Le droit de grâce et l’intention originelle

Donald Trump a utilisé son droit de grâce ces derniers temps, ce qui a donné lieu à des spéculations selon lesquelles il l’utilisera également si et quand une action de destitution aura lieu. Mais il s’avère que les rédacteurs de la Constitution américaine ont pensé à tout. En ce qui concerne le droit de grâce, ils ont même pensé à Donald Trump.

En vertu de l’article II, sec.2, le président a reçu le « pouvoir d’accorder des sursis et des grâces pour les infractions contre les États-Unis, sauf en cas de destitution. » Après avoir été rédigée au cours de l’été 1787, la Constitution devait être ratifiée par au moins neuf des États avant de pouvoir entrer en vigueur. Presque tout le monde était d’accord pour que le président ait le pouvoir de gracier ; certains pensaient cependant que personne ne devait être gracié en cas de trahison sans l’accord d’au moins une des deux chambres de la législature, car, selon la merveilleuse phrase d’Alexander Hamilton, « la supposition de la connivence du premier magistrat ne devrait pas être entièrement exclue. »
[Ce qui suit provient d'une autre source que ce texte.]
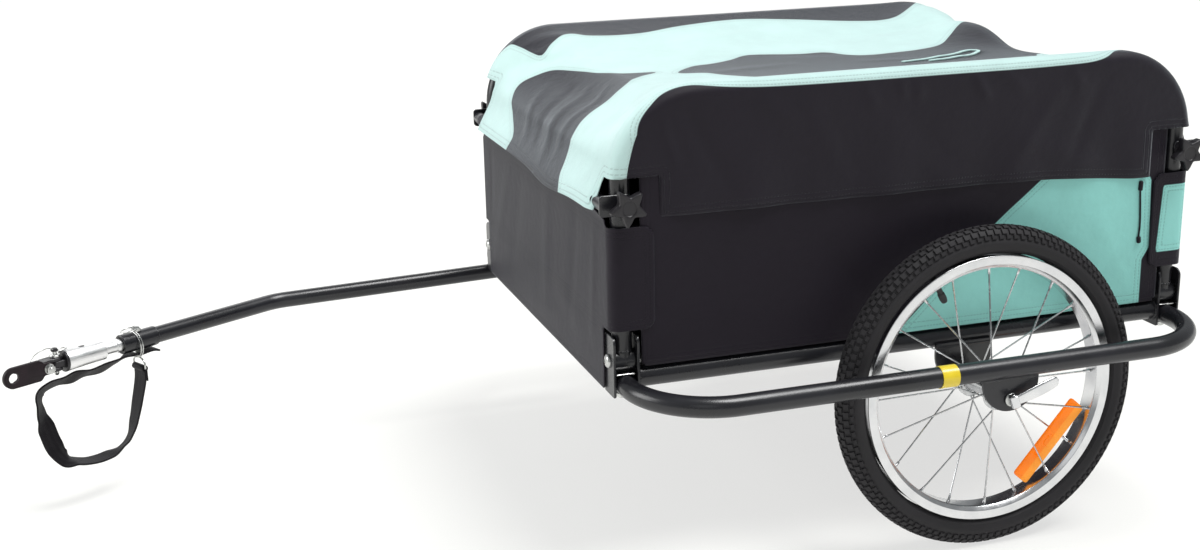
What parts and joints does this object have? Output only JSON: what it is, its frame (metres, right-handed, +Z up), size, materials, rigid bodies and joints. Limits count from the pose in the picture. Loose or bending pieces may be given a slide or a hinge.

La possibilité que le président puisse utiliser le pouvoir de grâce comme un moyen de protéger ceux avec qui il avait conspiré pour faire du mal aux États-Unis en « adhérant à », ou en donnant « aide et réconfort » à ses ennemis, a conduit à l’un des échanges les plus importants, mais dont on se souvient le moins, dans le débat pour savoir si la Constitution rédigée à Philadelphie devait devenir la Constitution des États-Unis. L’échange a démontré que non seulement il existe de sérieuses limitations au pouvoir de grâce du président, mais que la menace d’un président d’utiliser ce pouvoir peut elle-même être un motif de destitution.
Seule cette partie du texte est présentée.